→ Exercise:
Please write out the material below exactly as given.

---------- Given entries ----------

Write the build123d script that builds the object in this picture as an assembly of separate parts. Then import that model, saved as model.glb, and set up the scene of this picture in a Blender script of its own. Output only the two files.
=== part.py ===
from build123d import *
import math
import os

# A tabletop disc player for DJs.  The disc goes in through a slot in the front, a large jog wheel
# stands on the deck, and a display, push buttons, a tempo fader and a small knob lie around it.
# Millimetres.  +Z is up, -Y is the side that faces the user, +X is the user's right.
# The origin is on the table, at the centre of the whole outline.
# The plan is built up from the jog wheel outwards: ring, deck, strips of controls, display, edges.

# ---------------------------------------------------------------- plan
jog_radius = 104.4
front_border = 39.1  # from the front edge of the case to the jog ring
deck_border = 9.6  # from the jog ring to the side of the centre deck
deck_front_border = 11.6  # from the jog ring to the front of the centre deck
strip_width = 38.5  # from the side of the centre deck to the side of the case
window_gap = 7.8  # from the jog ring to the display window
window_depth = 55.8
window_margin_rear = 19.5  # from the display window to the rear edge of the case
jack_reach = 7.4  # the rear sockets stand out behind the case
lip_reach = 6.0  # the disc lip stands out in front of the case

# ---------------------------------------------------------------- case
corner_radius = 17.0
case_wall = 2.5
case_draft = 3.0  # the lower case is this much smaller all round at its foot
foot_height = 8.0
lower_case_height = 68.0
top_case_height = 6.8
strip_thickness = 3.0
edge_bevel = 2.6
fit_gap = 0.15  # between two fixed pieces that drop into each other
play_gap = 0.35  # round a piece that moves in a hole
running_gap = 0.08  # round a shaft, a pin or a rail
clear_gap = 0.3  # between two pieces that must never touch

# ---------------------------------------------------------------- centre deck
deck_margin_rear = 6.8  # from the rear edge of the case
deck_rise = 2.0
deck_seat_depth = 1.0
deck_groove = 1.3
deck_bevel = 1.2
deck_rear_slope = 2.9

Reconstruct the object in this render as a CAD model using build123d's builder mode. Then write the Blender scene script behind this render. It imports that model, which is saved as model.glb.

----------

→ Solution for this problem:
Write the build123d script that builds the object in this picture as an assembly of separate parts. Then import that model, saved as model.glb, and set up the scene of this picture in a Blender script of its own. Output only the two files.
=== part.py ===
from build123d import *
import math
import os

# A tabletop disc player for DJs.  The disc goes in through a slot in the front, a large jog wheel
# stands on the deck, and a display, push buttons, a tempo fader and a small knob lie around it.
# Millimetres.  +Z is up, -Y is the side that faces the user, +X is the user's right.
# The origin is on the table, at the centre of the whole outline.
# The plan is built up from the jog wheel outwards: ring, deck, strips of controls, display, edges.

# ---------------------------------------------------------------- plan
jog_radius = 104.4
front_border = 39.1  # from the front edge of the case to the jog ring
deck_border = 9.6  # from the jog ring to the side of the centre deck
deck_front_border = 11.6  # from the jog ring to the front of the centre deck
strip_width = 38.5  # from the side of the centre deck to the side of the case
window_gap = 7.8  # from the jog ring to the display window
window_depth = 55.8
window_margin_rear = 19.5  # from the display window to the rear edge of the case
jack_reach = 7.4  # the rear sockets stand out behind the case
lip_reach = 6.0  # the disc lip stands out in front of the case

# ---------------------------------------------------------------- case
corner_radius = 17.0
case_wall = 2.5
case_draft = 3.0  # the lower case is this much smaller all round at its foot
foot_height = 8.0
lower_case_height = 68.0
top_case_height = 6.8
strip_thickness = 3.0
edge_bevel = 2.6
fit_gap = 0.15  # between two fixed pieces that drop into each other
play_gap = 0.35  # round a piece that moves in a hole
running_gap = 0.08  # round a shaft, a pin or a rail
clear_gap = 0.3  # between two pieces that must never touch

# ---------------------------------------------------------------- centre deck
deck_margin_rear = 6.8  # from the rear edge of the case
deck_rise = 2.0
deck_seat_depth = 1.0
deck_groove = 1.3
deck_bevel = 1.2
deck_rear_slope = 2.9

Reconstruct the object in this render as a CAD model using build123d's builder mode. Then write the Blender scene script behind this render. It imports that model, which is saved as model.glb.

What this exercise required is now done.